For biographer Plazy, the account would have delighted the eclectic painter, the idea of him visiting Fakaha “like a magician, and infusing the traditional local art with an invigorating breath of fresh air.
“That is a fantastic tale which would have pleased him very much,” he told AFP. “There were a lot of stories about Pablo Picasso, and since he had a sense of humour, he would sometimes pretend some of them were true.”
End of his life
Picasso died in 1973 at the age of 91, and other villagers concede that his visit was probably earlier than 1968 given his age by then.
At that time, the world-renowned painter, in his mid-80s, would have walked 15 km through the bush, chancing upon a village with no electricity or running water and staying there several days. And all this passing under the radar.
Even though Picasso continued working until his death, it certainly wasn’t only at the end of his life that African influences appear in his works.
But could he have been in Fakaha around the turn of the century, as travel guide Petit Fute suggests?
If there is no trace of Picasso’s visit, it is because he wanted it to be kept secret and not give away the fact that he had been inspired by Fakaha, a young villager says.
Picasso impersonator?
If he did make the journey, Picasso would have had to take a boat to Abidjan, then travel the remaining 1,000 km by road in scorching, dry conditions with little shade from the sun — an adventure more suited to an explorer.
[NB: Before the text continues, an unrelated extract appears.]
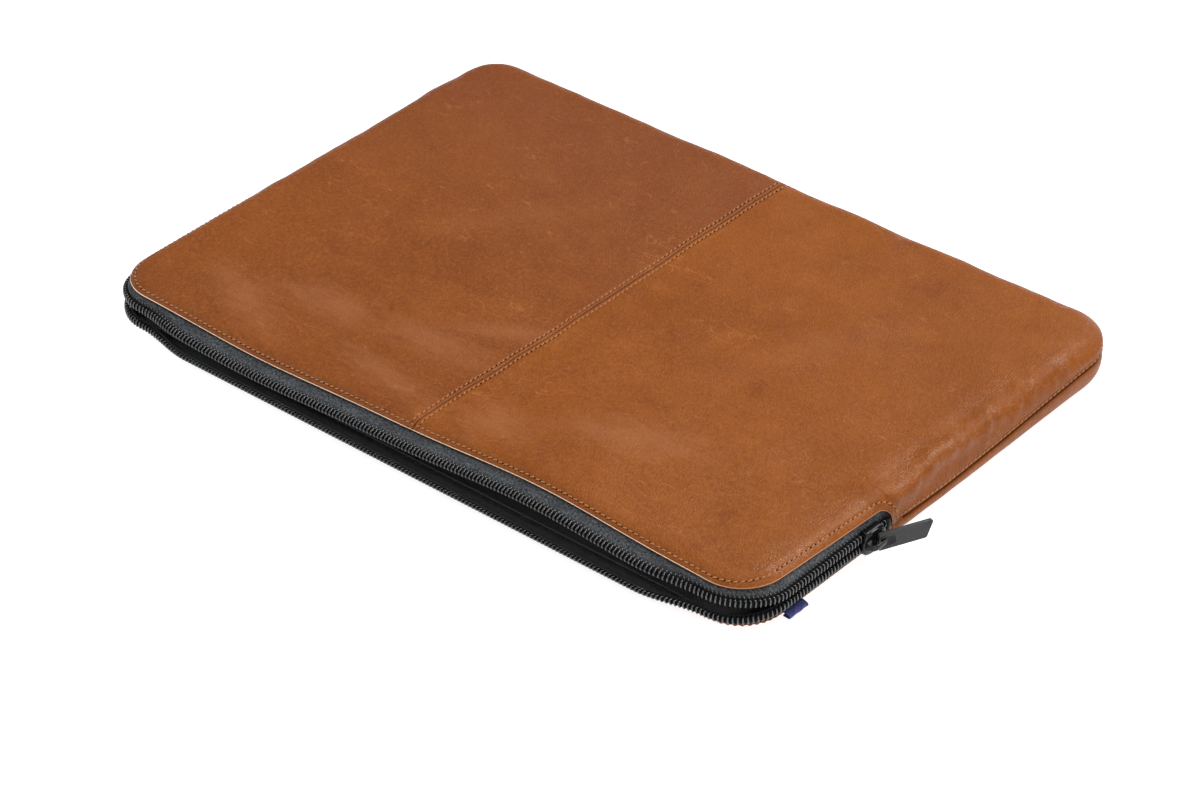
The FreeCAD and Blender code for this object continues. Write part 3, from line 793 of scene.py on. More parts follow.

Such an epic trip would have taken at least several months, and would likely have featured in one of his biographies. Even so, the story retains an element of mysterious intrigue.
In a bid to seek expert input, AFP contacted the Picasso Museum in Paris, which declined to comment, then spoke with several of his biographers, who also refused to be pinned down.
One theory put forward by residents of the city of Korhogo is that it was a false Picasso — a man who clearly resembled the famed Spanish painter and fooled the villagers by pretending to be him.
But that also raises a question: why?